Our berth was G89, which gives you an idea of the size of the place.

We eventually found the Immigration Office (via a patisserie where we asked for directions so of course had to buy some pastries) and were glad not be asked for health insurance documents, which we were told we might need but don’t have. To cut a long story short, we had tried to get health insurance before leaving NZ, but despite explaining our plans to various companies and being sold different policies we kept finding that none of them covered us for sailing. Eventually we gave it up as a bad job and decided to take the risk, which has payed off so far (fingers crossed for the rest of the trip). The rest of the immigration process went without a hitch, with the bio-security folk coming to the boat and taking all of our fresh vegetables and fruit. We were just glad that we were able to keep the uber-expensive cheese we bought in Vanuatu, though the cheese available here is mouthwateringly good and much cheaper.

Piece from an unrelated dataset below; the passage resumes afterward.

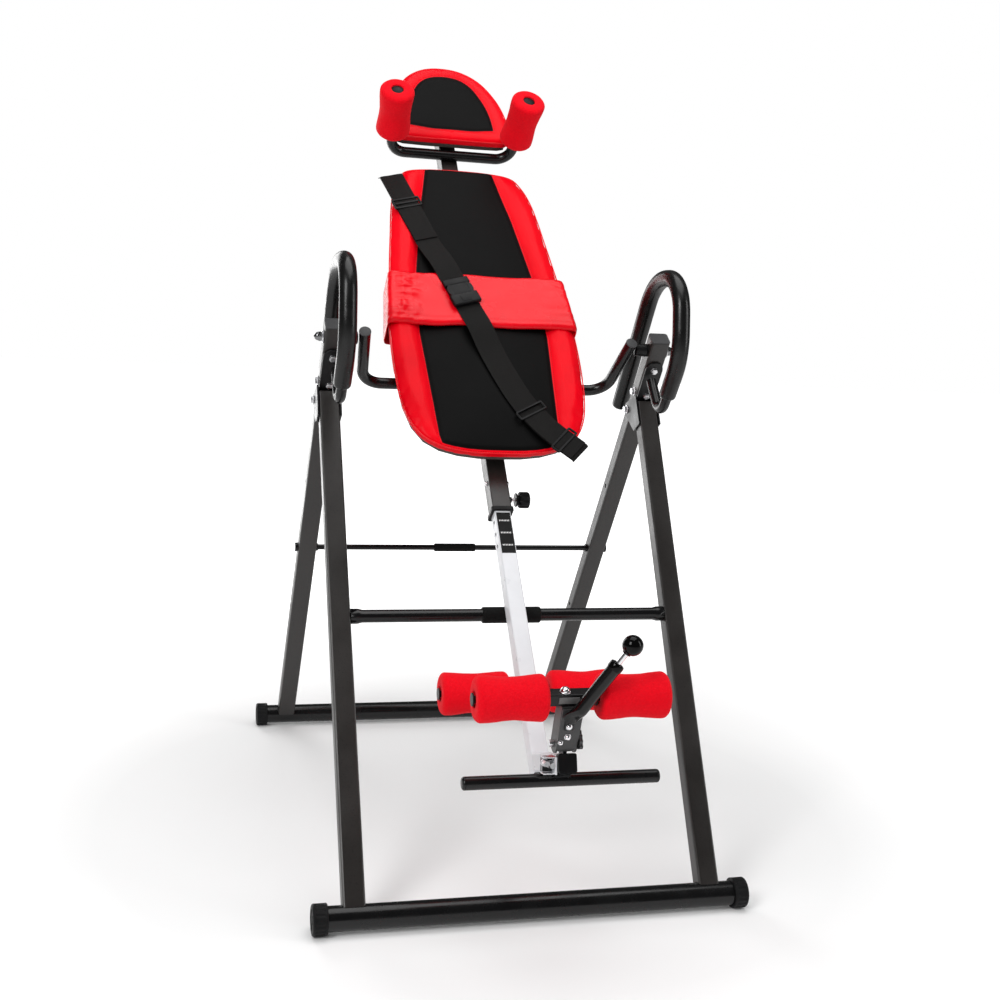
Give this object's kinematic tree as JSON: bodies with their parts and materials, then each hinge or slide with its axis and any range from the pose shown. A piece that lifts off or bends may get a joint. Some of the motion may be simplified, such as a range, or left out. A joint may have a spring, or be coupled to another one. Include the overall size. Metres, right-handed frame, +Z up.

Since our arrival we’ve gorged ourselves on baguettes (still poison to Cara — poor her), ham, fresh tomatoes, soft cheese, and wine. The staff at the supermarket know us by sight, and we all have a good laugh trying to communicate. Food has been a bit hit and miss in the Pacific Islands, with the exception of the delicious and cheap food available in Fiji, so it’s hard to stop eating the food we have been craving for so long. Certainly we will be sorry to leave New Caledonia, despite the local unrest, of which I will say more next time.

Lordy! Heavenly delights!
‘Q’ flag flying and waiting for bio-security to let us into the country.
Voyage of the good yacht Taurus: 27th of September –8th of October 2024.